Yes, sir: John Wayne was just like me when I met him: shipwrecked, stranded by women, and with only a few twenties to his name and no place to call his own. Only vestiges of the man whose popular yet evanescent porno career garnered some $30 million were his eyes, vigilant and arctic blue like those of a pure white wolf dog, and the "BOBBITT" printed across the back of his football jersey, which he of course strutted around the endless groups of sociable young women smiling and drinking throughout the Roadrunner Saloon. That's where we had decided to continue our excursion.


Like a lot guys I know, Vegas has been tough on John Wayne. Ever since he followed an Olympic Garden stripper out here in 1994, drama and misfortune have shadowed his every move. Three divorces, five domestic violence charges, and seven arrests. Spent two years in jail too. And the reason for that, his friends told me Friday night, while John Wayne damn near broke his leg attempting the electric slide on the congested dance floor at Dylan's Saloon, the unrepentant cowboy bar on Boulder Highway we walked into just before midnight, is plain and simple: The man's got bad judgment. No sense of discretion whatsoever. Above all with women. Any girl can approach him—and trust me, it only takes one night out with him to see there are a lot of girls who still want to be with John Wayne Bobbitt—and sure enough, he'll entertain her. Give it some time, and he might just start loving her. Then he won't know how to leave her. That's the way John is.


And he hasn't changed. No sir, not a bit. The same ol' John Wayne has persisted through the 12 years he's been in Vegas. Persisted through failed comedy acts and wayward preaching, through bartending at the Bunny Ranch and taxiing johns up to that perky brothel in limos and taxis, through his workdays excavating pools and breaking down conventions and, as he does now, moving furniture; and it's persisted through all of his aborted relationships, to both the swarm of leeches who've taken advantage of John Wayne because he is quite gullible and ain't very good at saying "No," and the girls whom he says never actually liked him but only his infamous name, off of which they sought to rally their own personal aggrandizement with methodical and devious resolve.


No sir, he says, not since Lorena, his first wife, has someone liked him for who he really is: just John Wayne, born and bred in upstate New York, buffalo country, amidst five brothers and, to the beginning of his misfortune, no sisters. The John Wayne who left his parents' conservative household to go to college, and then the Marines, where he encountered his own kind: guys who liked booze, and the ladies, and fighting with their hands. That's the John Wayne to whom Lorena Gallo nodded "Yes," when he asked her to dance the first time he saw the adorable little Ecuadorian bird, and the same John Wayne to whom she said "Yes" when asked if she'd take him to be her lawfully wedded husband on June 18, 1989.

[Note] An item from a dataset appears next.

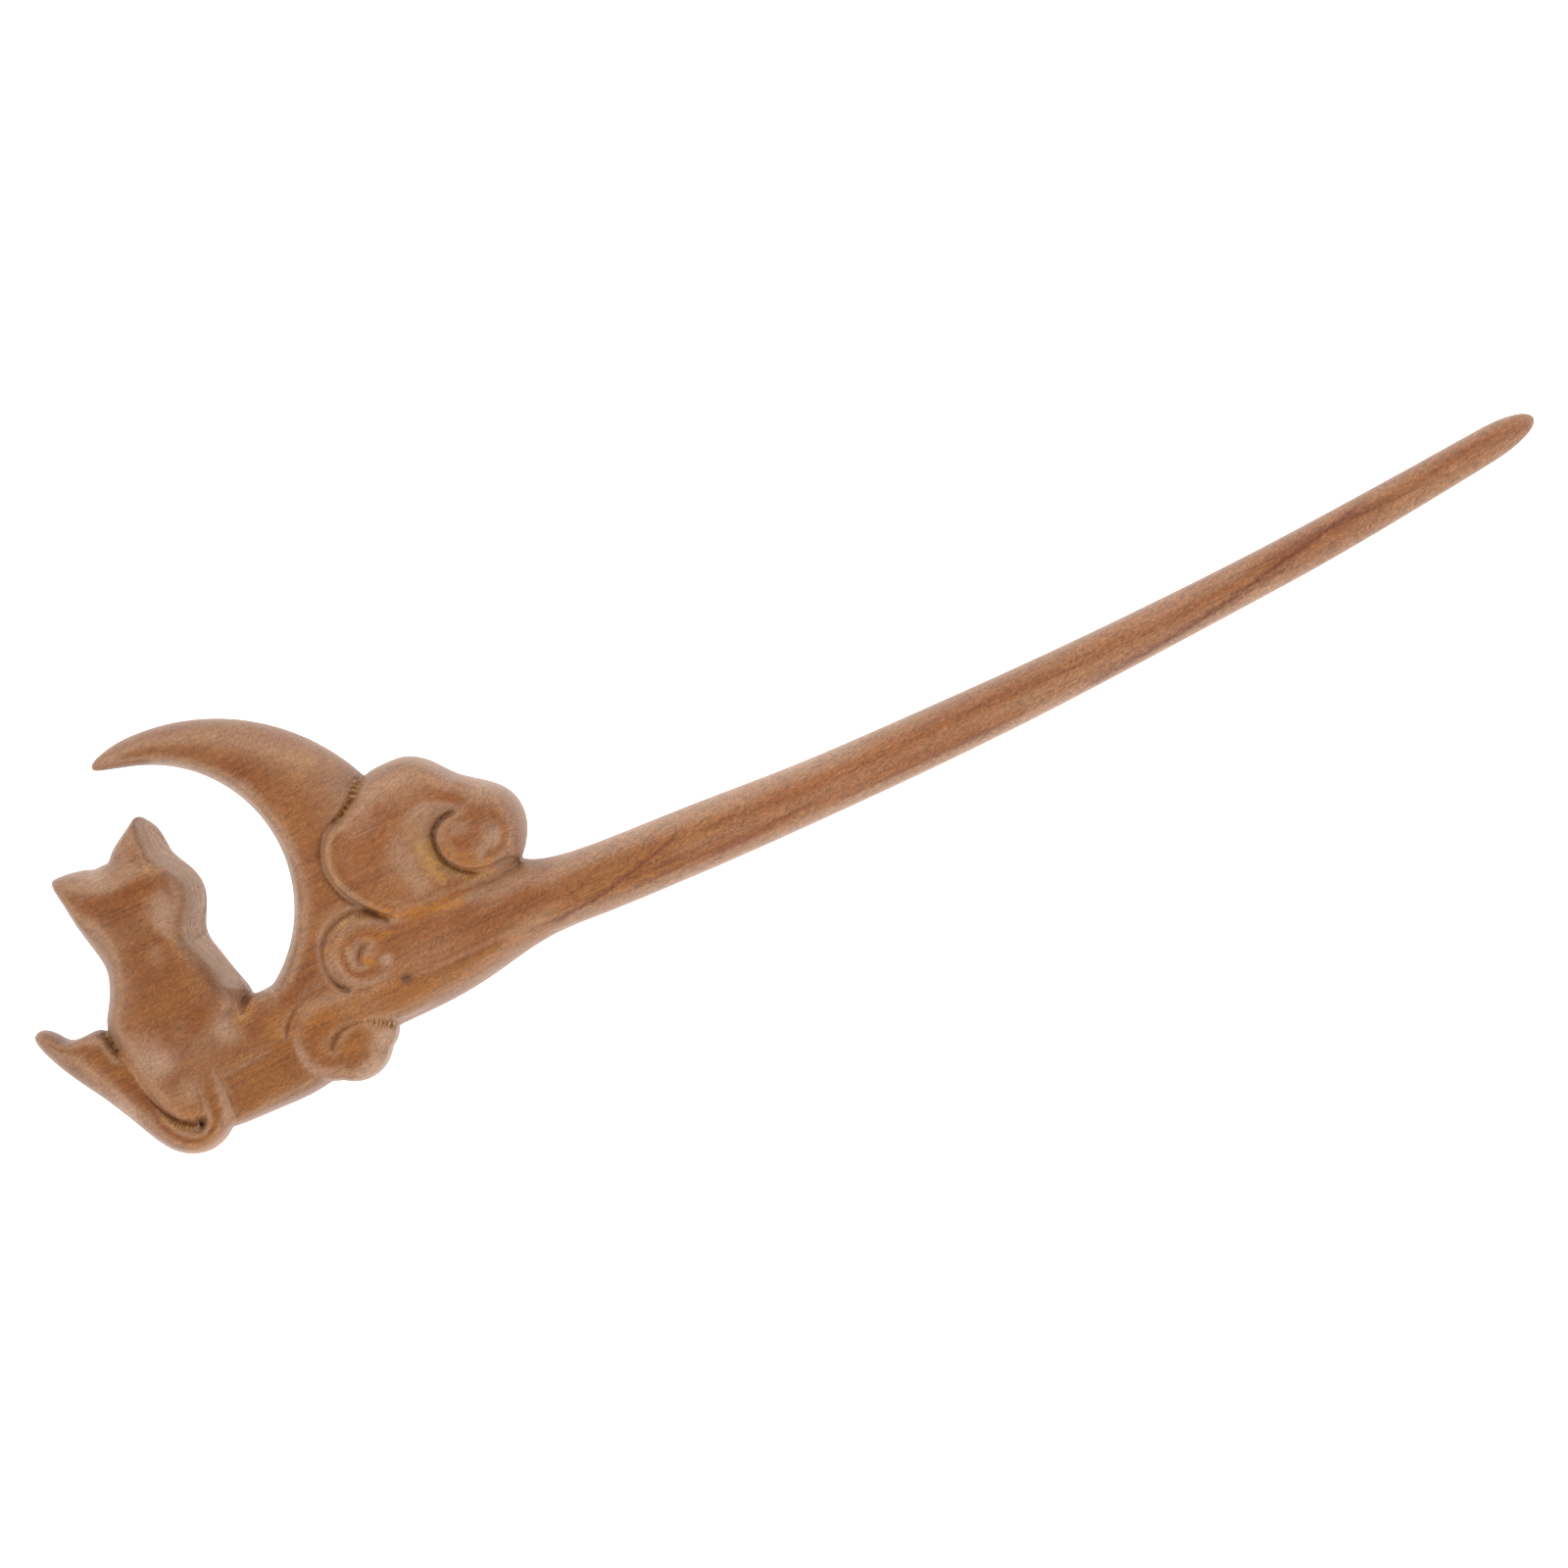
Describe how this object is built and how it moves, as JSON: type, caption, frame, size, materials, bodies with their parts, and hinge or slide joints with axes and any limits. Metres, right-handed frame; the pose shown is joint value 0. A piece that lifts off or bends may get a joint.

Now, after she severed his manhood four years later, (and after the doctor succeeded to reattach it), catapulting him by mere chance into worldwide recognition, the girls who followed Lorena's place in John's bed were so easy to come by, he told me Friday night while drinking mugs of crude beer made for the sole purpose of enduring this world and its inscrutable women, that he forgot the intricacies of a woman. He said, with an interminable sigh:


"I just don't understand them."


It's true. Yes, sir. First came Kristina Elliot, the stripper from Olympic Gardens, from whom he was only an aisle away from marrying. And good thing he didn't, for their relationship was a train wreck captured by the national media, and in the end he had two counts of domestic abuse stamped on his record and she had a nice layout in the December 1994 issue of Playboy.


Then came Dottie Brewer. They married at the Silver Bells Wedding Chapel in the wee morning hours of February 3, 2001, but their union didn't even survive the honeymoon. Apparently, however, it was long enough for Dottie to write a tell-all book entitled; This Week I Married John Wayne Bobbitt: Extraordinary Stories about an Ordinary Life.


After that curt annulment, John was living on Buffalo and Vegas drives, and that's where he met Joanna Ferrell, a solar blond with the gravitational force of a movie star. She would keep John Wayne's name in the papers, accusing him of domestic violence on three occasions. The first wasn't but two months after their March 2002 wedding, and to that charge he pleaded no contest. The second came in August of 2004, but he was acquitted after multiple witnesses testified to his innocence four months later. And then in the fall of last year, another, for which he was acquitted again. At the hearing, which took place on February 7 and put John Wayne's name back in national headlines, Las Vegas Municipal Court Judge Toy Gregory said, "Just because there are injuries, doesn't mean there were batteries," echoing the essence of John Wayne's defense for years.


Now, John Wayne filed for a divorce from Joanna in September of last year, right around the time the European production company World of Wonder came to Las Vegas to shoot a documentary on John Wayne Bobbitt. They followed him for two weeks, capturing his mundane and monotonous daily tasks, capturing an immemorial party of his at the Bunny Ranch, and capturing, of course, his exposed package. That is: The documentary, which has already been broadcast in the U.K. and will arrive in America by the end of February, did exactly what it was supposed to do: It filmed John Wayne being who he is.


Affable, soft-spoken, imprudent much of the time, an indiscriminate partygoer who has also been faithful to Sunday church services his entire life, and a man, 38 years old, in an eternal struggle to fend off loneliness: It's the John Wayne I departed early Saturday morning with a man's handshake, and it's the only John Wayne he's capable of being, no matter how much he wants to play the part of the celebrity, and no matter how long he tries to delay his 15 minutes of fame.